:: MATERIAL SHOWN ::

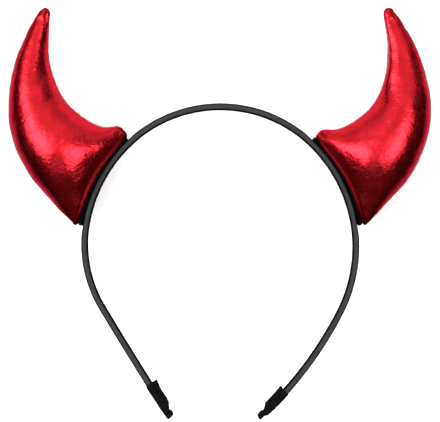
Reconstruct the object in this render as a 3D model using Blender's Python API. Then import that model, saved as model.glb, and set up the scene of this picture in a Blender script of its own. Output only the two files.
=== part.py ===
"""Devil horns headband, lying on its back.

A springy hoop wrapped in black satin carries two stuffed horns of red foil cloth. Each horn
stands on a black felt pad on the hoop's outer face, and each end of the hoop is closed by a
black cloth cover. X runs across the hoop, Y from its ends up to its crown, and Z from back to
front. The backs of the horns are pressed flat where they rest, and that plane is Z = 0.

Shapes are worked out in the hoop's own plane: distances along the band are measured from the
top of its crown, and both sides are worked out at positive X, then turned over for the left.
"""

import math

import bmesh
import bpy
from mathutils import Vector

# Between pieces that touch
CLEARANCE = 0.0003

# Hoop
HOOP_RADIUS = 0.0607
LEG_LENGTH = 0.0598
BAND_THICKNESS = 0.0028
BAND_WIDTH = 0.006
BAND_EDGE_RADIUS = 0.0011
WRAP_THICKNESS = 0.0008
CORE_EDGE_RADIUS = 0.0004
BAND_STEP = 0.0036

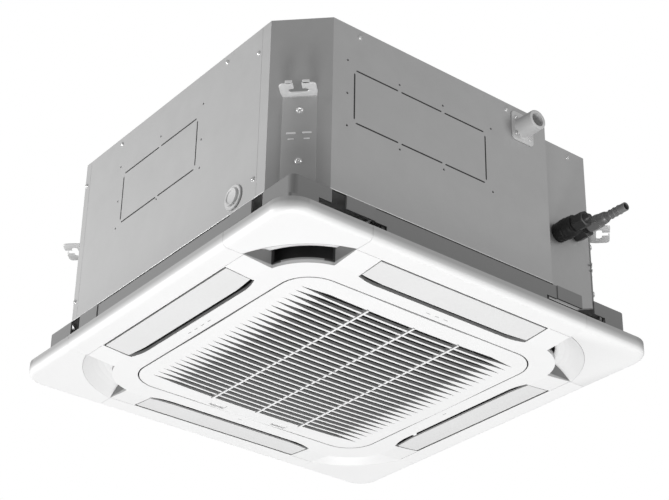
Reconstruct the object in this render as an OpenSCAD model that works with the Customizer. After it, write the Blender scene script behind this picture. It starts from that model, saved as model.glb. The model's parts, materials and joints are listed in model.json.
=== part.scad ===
// Ceiling cassette air conditioner, a square casing hung on four brackets with a louvred panel below.
// Lengths are in millimetres. Z points up, X to the right and the pipes leave on the minus Y side.
// Height zero is the underside of the hanging brackets' legs, where the ceiling rods' nuts bear.

/* [Overall] */
// Width and depth of the decorative panel
panel_w = 624; // [616:1:632]

/* [Casing] */
// How far the panel reaches beyond the casing on each side
panel_over = 27; // [25:0.5:29]
// Height of the sheet metal casing
casing_h = 260; // [254:1:272]
// Leg of each cut-off corner
corner_leg = 57.5; // [54:0.5:60]
// Thickness of the side and top sheets
sheet_t = 1.2; // [1:0.1:1.4]
// Depth of the pipe recess behind the front sheet
recess_depth = 33; // [30:1:36]
// Distance of the recess step from the right side sheet
recess_in = 135.5; // [133:0.5:137]
// Height of the casing top above the hanging plane
hang_rise = 123.5; // [110:0.5:130]
// How far the front sheet wraps onto the sides, measured from the front face
front_wrap = 75.7; // [72:0.1:80]
// How far the back sheet wraps onto the sides, measured from the back face
back_wrap = 69.7; // [66:0.1:74]
// Gap between neighbouring sheets
seam_gap = 0.4; // [0.2:0.1:0.6]
// Thickness of the foam lining
foam_t = 5.8; // [4:0.2:8]
// Thickness of the foam lid under the top sheet
foam_lid_t = 7.8; // [6:0.2:10]

/* [Duct knock-outs] */
// Height of both knock-out plates
knock_h = 80.5; // [70:0.5:90]
// Height of their lower edge above the casing's bottom
knock_z = 112; // [100:1:120]
// Width of the knock-out on the left sheet
knock_left_w = 183; // [160:1:200]
// Middle of the left knock-out along Y
knock_left_y = 26; // [10:1:40]
// Width of the knock-out on the front sheet
knock_front_w = 226; // [200:1:240]
// Distance of the front knock-out from the left side sheet
knock_front_in = 93; // [82:1:112]
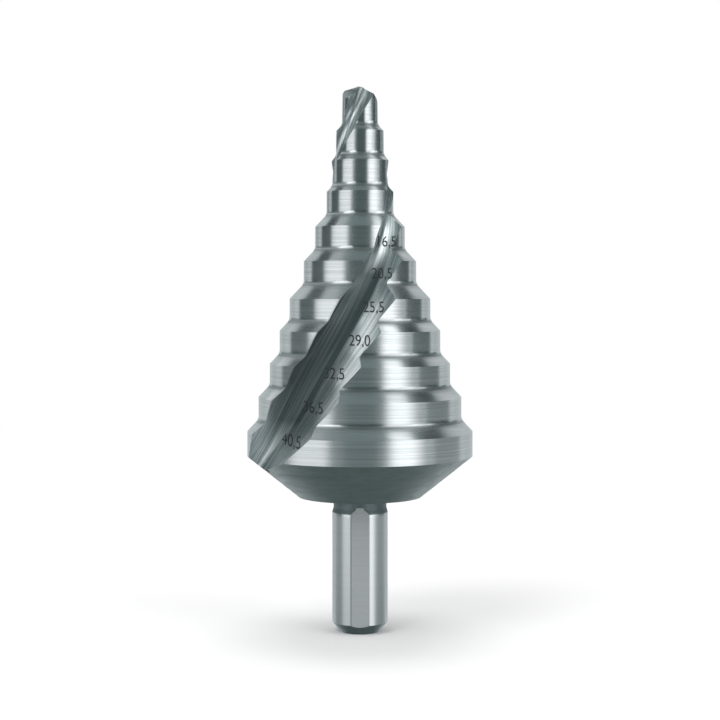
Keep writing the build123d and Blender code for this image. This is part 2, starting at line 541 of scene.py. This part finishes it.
def grain_group():
    """Node group for ground metal: streaks drawn out along U, as a grinding wheel leaves them."""
    group = bpy.data.node_groups.new("ground grain", "ShaderNodeTree")
    for name, value in (("Along", 0.05), ("Across", 8.0), ("Detail", 4.0)):
        socket = group.interface.new_socket(name, in_out="INPUT", socket_type="NodeSocketFloat")
        socket.default_value = value
    for name in ("Fine", "Broad"):
        group.interface.new_socket(name, in_out="OUTPUT", socket_type="NodeSocketFloat")
    nodes, links = group.nodes, group.links
    given = nodes.new("NodeGroupInput")
    result = nodes.new("NodeGroupOutput")
    place_on = nodes.new("ShaderNodeUVMap")
    place_on.uv_map = "grain"
    split = nodes.new("ShaderNodeSeparateXYZ")
    links.new(place_on.outputs["UV"], split.inputs[0])
    for output, widen in (("Fine", 1.0), ("Broad", BROAD_SHARE)):
        joined = nodes.new("ShaderNodeCombineXYZ")
        for axis, frequency in (("X", "Along"), ("Y", "Across")):
            scaled = maths(group, "MULTIPLY", split.outputs[axis], given.outputs[frequency])
            links.new(maths(group, "MULTIPLY", scaled, widen), joined.inputs[axis])
        noise = nodes.new("ShaderNodeTexNoise")
        noise.noise_dimensions = "2D"
        noise.inputs["Scale"].default_value = 1.0
        noise.inputs["Roughness"].default_value = 0.6
        links.new(joined.outputs[0], noise.inputs["Vector"])
        links.new(given.outputs["Detail"], noise.inputs["Detail"])
        links.new(noise.outputs["Fac"], result.inputs[output])
    return group


GRAIN = grain_group()
# Colour towards which painted shade darkens the steel
PAINTED_SHADE_COLOUR = (0.002, 0.03, 0.032, 1)


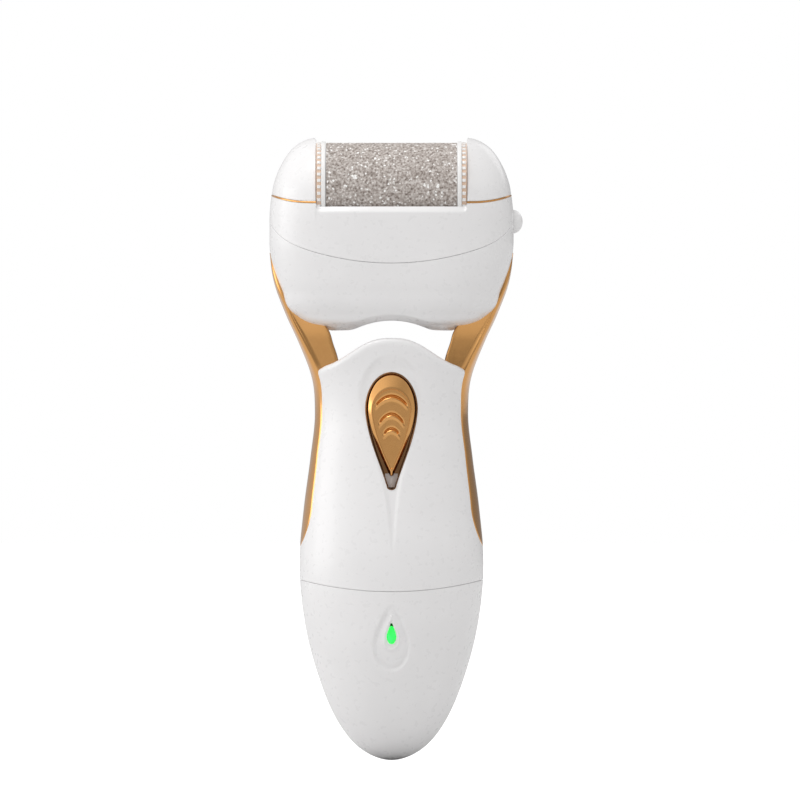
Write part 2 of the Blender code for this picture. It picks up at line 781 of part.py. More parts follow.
def lead_path():
    """The motor's lead: out of the motor, down the right arm and to the board's top edge."""
    return smooth_path(
        (
            (6.9, -2.5, MOTOR_Z),
            (12.0, -2.5, 118.5),
            (18.6, -2.5, 114.0),
            (20.4, -2.5, 109.0),
            (18.4, -2.5, 102.0),
            (15.6, -2.5, 96.8),
            (12.2, -2.5, 95.4),
            (8.4, -2.6, 94.0),
            (7.0, -2.7, 90.5),
        ),
        3,
    )


def arms():
    room = (BOWL_BELOW,) + BOWL_STATIONS[1:] + (BOWL_ABOVE,)
    bowl_room = envelope("cut_bowl_room", BOWL_BELOW[0], 136.0, -GAP, room, 5)
    for side, name in ((-1, "left"), (1, "right")):
        arm = arm_strip(f"{name}_arm", side, 0.0, "gold_plating")
        cut(arm, bowl_room)
        bore = add_solid(
            f"cut_arm_screw_bore_{side}", turned(rod(0.95, 101.5, 115), "Z", (side * 19.6, 4.0, 0), 12)
        )
        cut(arm, bore)
    channel = add_solid("cut_lead_channel", swept(lead_path(), 1.15, 8))
    cut(bpy.data.objects["right_arm"], channel)
    cut(bpy.data.objects["handle_front_shell"], channel)


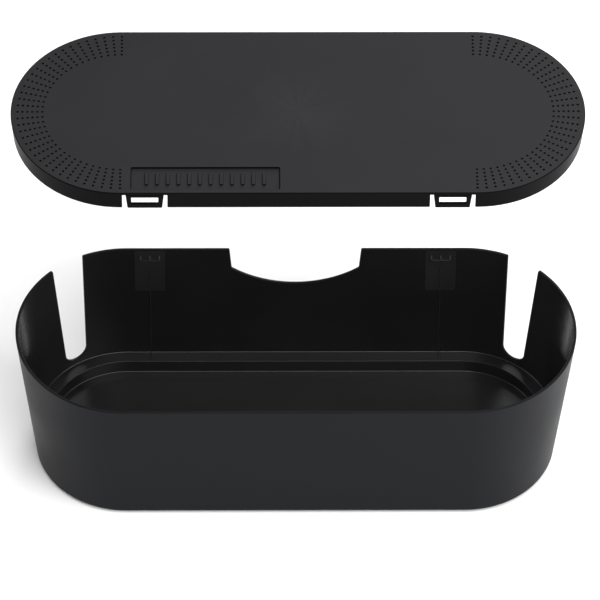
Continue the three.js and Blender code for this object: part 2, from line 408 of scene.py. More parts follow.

:::

REQUIRED WORK
Output each record precisely as given.

TASK RESPONSE
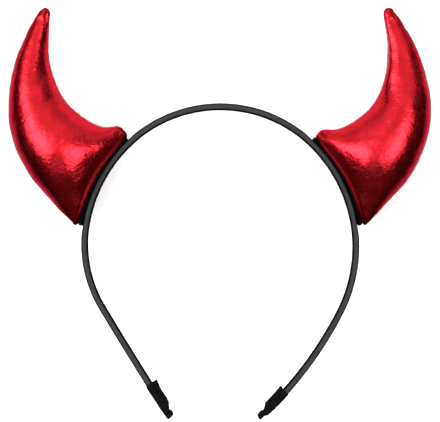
Reconstruct the object in this render as a 3D model using Blender's Python API. Then import that model, saved as model.glb, and set up the scene of this picture in a Blender script of its own. Output only the two files.
=== part.py ===
"""Devil horns headband, lying on its back.

A springy hoop wrapped in black satin carries two stuffed horns of red foil cloth. Each horn
stands on a black felt pad on the hoop's outer face, and each end of the hoop is closed by a
black cloth cover. X runs across the hoop, Y from its ends up to its crown, and Z from back to
front. The backs of the horns are pressed flat where they rest, and that plane is Z = 0.

Shapes are worked out in the hoop's own plane: distances along the band are measured from the
top of its crown, and both sides are worked out at positive X, then turned over for the left.
"""

import math

import bmesh
import bpy
from mathutils import Vector

# Between pieces that touch
CLEARANCE = 0.0003

# Hoop
HOOP_RADIUS = 0.0607
LEG_LENGTH = 0.0598
BAND_THICKNESS = 0.0028
BAND_WIDTH = 0.006
BAND_EDGE_RADIUS = 0.0011
WRAP_THICKNESS = 0.0008
CORE_EDGE_RADIUS = 0.0004
BAND_STEP = 0.0036

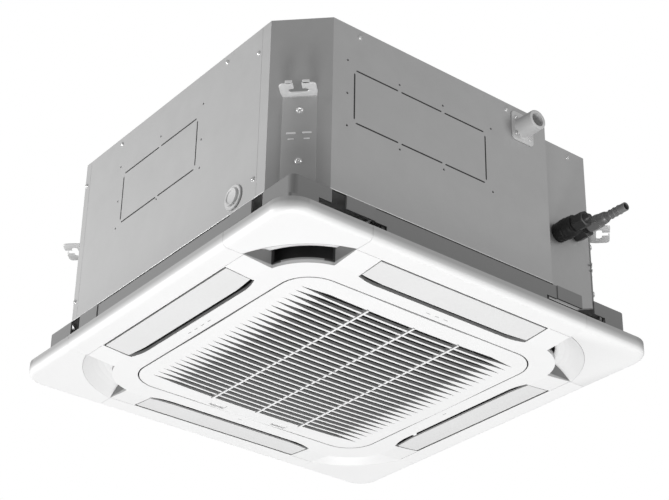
Reconstruct the object in this render as an OpenSCAD model that works with the Customizer. After it, write the Blender scene script behind this picture. It starts from that model, saved as model.glb. The model's parts, materials and joints are listed in model.json.
=== part.scad ===
// Ceiling cassette air conditioner, a square casing hung on four brackets with a louvred panel below.
// Lengths are in millimetres. Z points up, X to the right and the pipes leave on the minus Y side.
// Height zero is the underside of the hanging brackets' legs, where the ceiling rods' nuts bear.

/* [Overall] */
// Width and depth of the decorative panel
panel_w = 624; // [616:1:632]

/* [Casing] */
// How far the panel reaches beyond the casing on each side
panel_over = 27; // [25:0.5:29]
// Height of the sheet metal casing
casing_h = 260; // [254:1:272]
// Leg of each cut-off corner
corner_leg = 57.5; // [54:0.5:60]
// Thickness of the side and top sheets
sheet_t = 1.2; // [1:0.1:1.4]
// Depth of the pipe recess behind the front sheet
recess_depth = 33; // [30:1:36]
// Distance of the recess step from the right side sheet
recess_in = 135.5; // [133:0.5:137]
// Height of the casing top above the hanging plane
hang_rise = 123.5; // [110:0.5:130]
// How far the front sheet wraps onto the sides, measured from the front face
front_wrap = 75.7; // [72:0.1:80]
// How far the back sheet wraps onto the sides, measured from the back face
back_wrap = 69.7; // [66:0.1:74]
// Gap between neighbouring sheets
seam_gap = 0.4; // [0.2:0.1:0.6]
// Thickness of the foam lining
foam_t = 5.8; // [4:0.2:8]
// Thickness of the foam lid under the top sheet
foam_lid_t = 7.8; // [6:0.2:10]

/* [Duct knock-outs] */
// Height of both knock-out plates
knock_h = 80.5; // [70:0.5:90]
// Height of their lower edge above the casing's bottom
knock_z = 112; // [100:1:120]
// Width of the knock-out on the left sheet
knock_left_w = 183; // [160:1:200]
// Middle of the left knock-out along Y
knock_left_y = 26; // [10:1:40]
// Width of the knock-out on the front sheet
knock_front_w = 226; // [200:1:240]
// Distance of the front knock-out from the left side sheet
knock_front_in = 93; // [82:1:112]
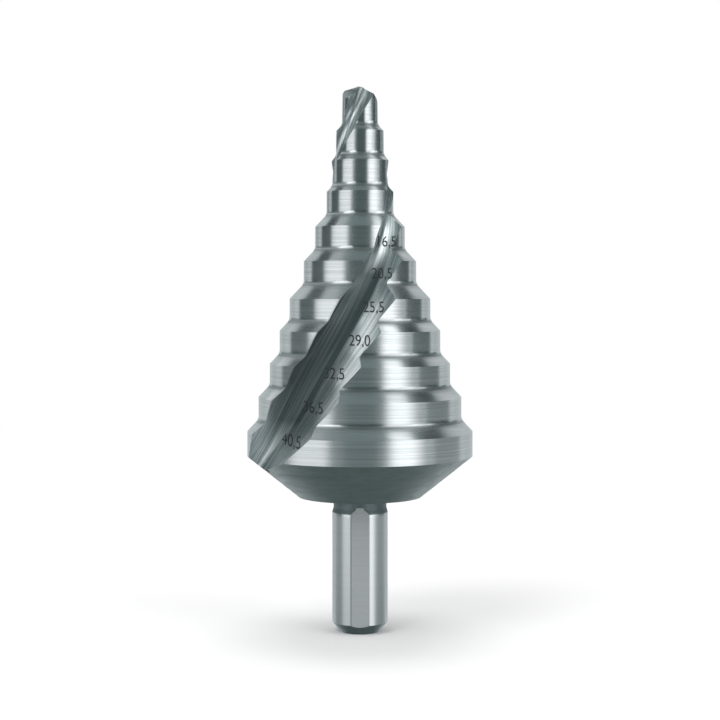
Keep writing the build123d and Blender code for this image. This is part 2, starting at line 541 of scene.py. This part finishes it.
def grain_group():
    """Node group for ground metal: streaks drawn out along U, as a grinding wheel leaves them."""
    group = bpy.data.node_groups.new("ground grain", "ShaderNodeTree")
    for name, value in (("Along", 0.05), ("Across", 8.0), ("Detail", 4.0)):
        socket = group.interface.new_socket(name, in_out="INPUT", socket_type="NodeSocketFloat")
        socket.default_value = value
    for name in ("Fine", "Broad"):
        group.interface.new_socket(name, in_out="OUTPUT", socket_type="NodeSocketFloat")
    nodes, links = group.nodes, group.links
    given = nodes.new("NodeGroupInput")
    result = nodes.new("NodeGroupOutput")
    place_on = nodes.new("ShaderNodeUVMap")
    place_on.uv_map = "grain"
    split = nodes.new("ShaderNodeSeparateXYZ")
    links.new(place_on.outputs["UV"], split.inputs[0])
    for output, widen in (("Fine", 1.0), ("Broad", BROAD_SHARE)):
        joined = nodes.new("ShaderNodeCombineXYZ")
        for axis, frequency in (("X", "Along"), ("Y", "Across")):
            scaled = maths(group, "MULTIPLY", split.outputs[axis], given.outputs[frequency])
            links.new(maths(group, "MULTIPLY", scaled, widen), joined.inputs[axis])
        noise = nodes.new("ShaderNodeTexNoise")
        noise.noise_dimensions = "2D"
        noise.inputs["Scale"].default_value = 1.0
        noise.inputs["Roughness"].default_value = 0.6
        links.new(joined.outputs[0], noise.inputs["Vector"])
        links.new(given.outputs["Detail"], noise.inputs["Detail"])
        links.new(noise.outputs["Fac"], result.inputs[output])
    return group


GRAIN = grain_group()
# Colour towards which painted shade darkens the steel
PAINTED_SHADE_COLOUR = (0.002, 0.03, 0.032, 1)


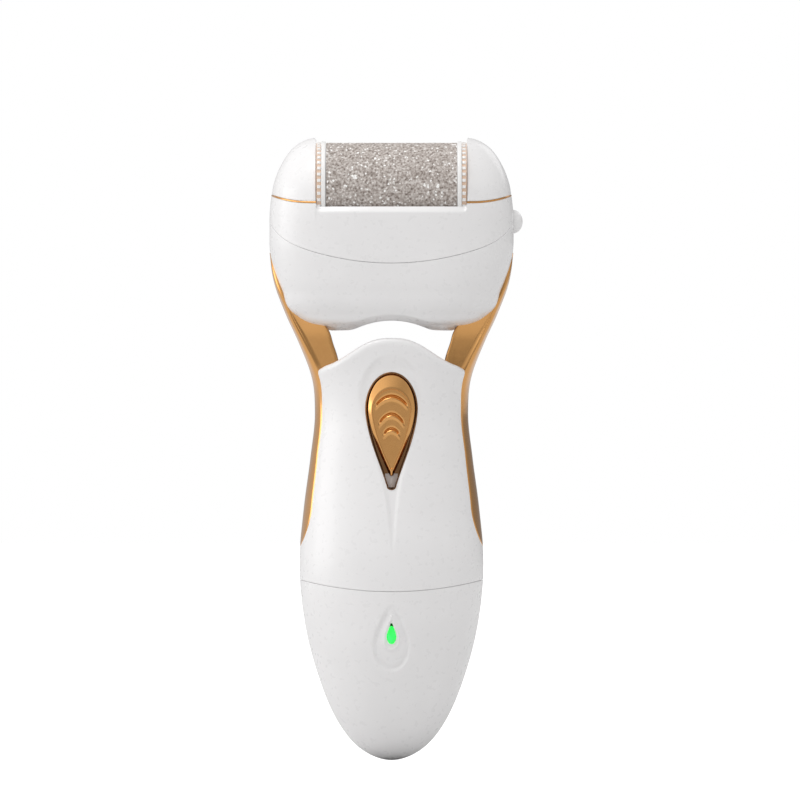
Write part 2 of the Blender code for this picture. It picks up at line 781 of part.py. More parts follow.
def lead_path():
    """The motor's lead: out of the motor, down the right arm and to the board's top edge."""
    return smooth_path(
        (
            (6.9, -2.5, MOTOR_Z),
            (12.0, -2.5, 118.5),
            (18.6, -2.5, 114.0),
            (20.4, -2.5, 109.0),
            (18.4, -2.5, 102.0),
            (15.6, -2.5, 96.8),
            (12.2, -2.5, 95.4),
            (8.4, -2.6, 94.0),
            (7.0, -2.7, 90.5),
        ),
        3,
    )


def arms():
    room = (BOWL_BELOW,) + BOWL_STATIONS[1:] + (BOWL_ABOVE,)
    bowl_room = envelope("cut_bowl_room", BOWL_BELOW[0], 136.0, -GAP, room, 5)
    for side, name in ((-1, "left"), (1, "right")):
        arm = arm_strip(f"{name}_arm", side, 0.0, "gold_plating")
        cut(arm, bowl_room)
        bore = add_solid(
            f"cut_arm_screw_bore_{side}", turned(rod(0.95, 101.5, 115), "Z", (side * 19.6, 4.0, 0), 12)
        )
        cut(arm, bore)
    channel = add_solid("cut_lead_channel", swept(lead_path(), 1.15, 8))
    cut(bpy.data.objects["right_arm"], channel)
    cut(bpy.data.objects["handle_front_shell"], channel)


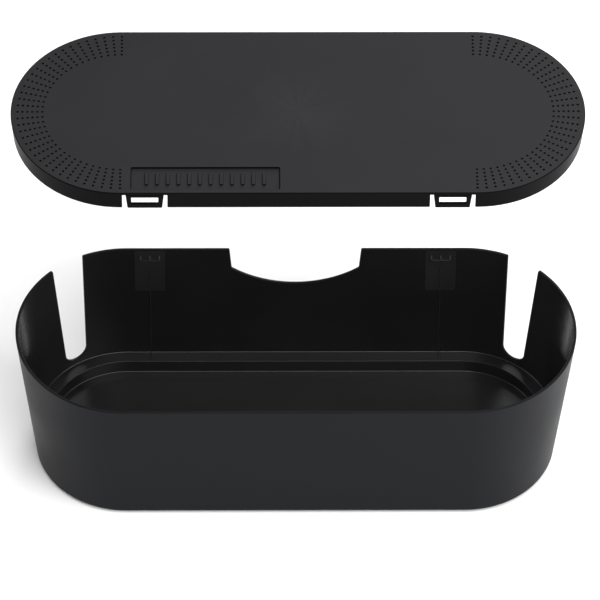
Continue the three.js and Blender code for this object: part 2, from line 408 of scene.py. More parts follow.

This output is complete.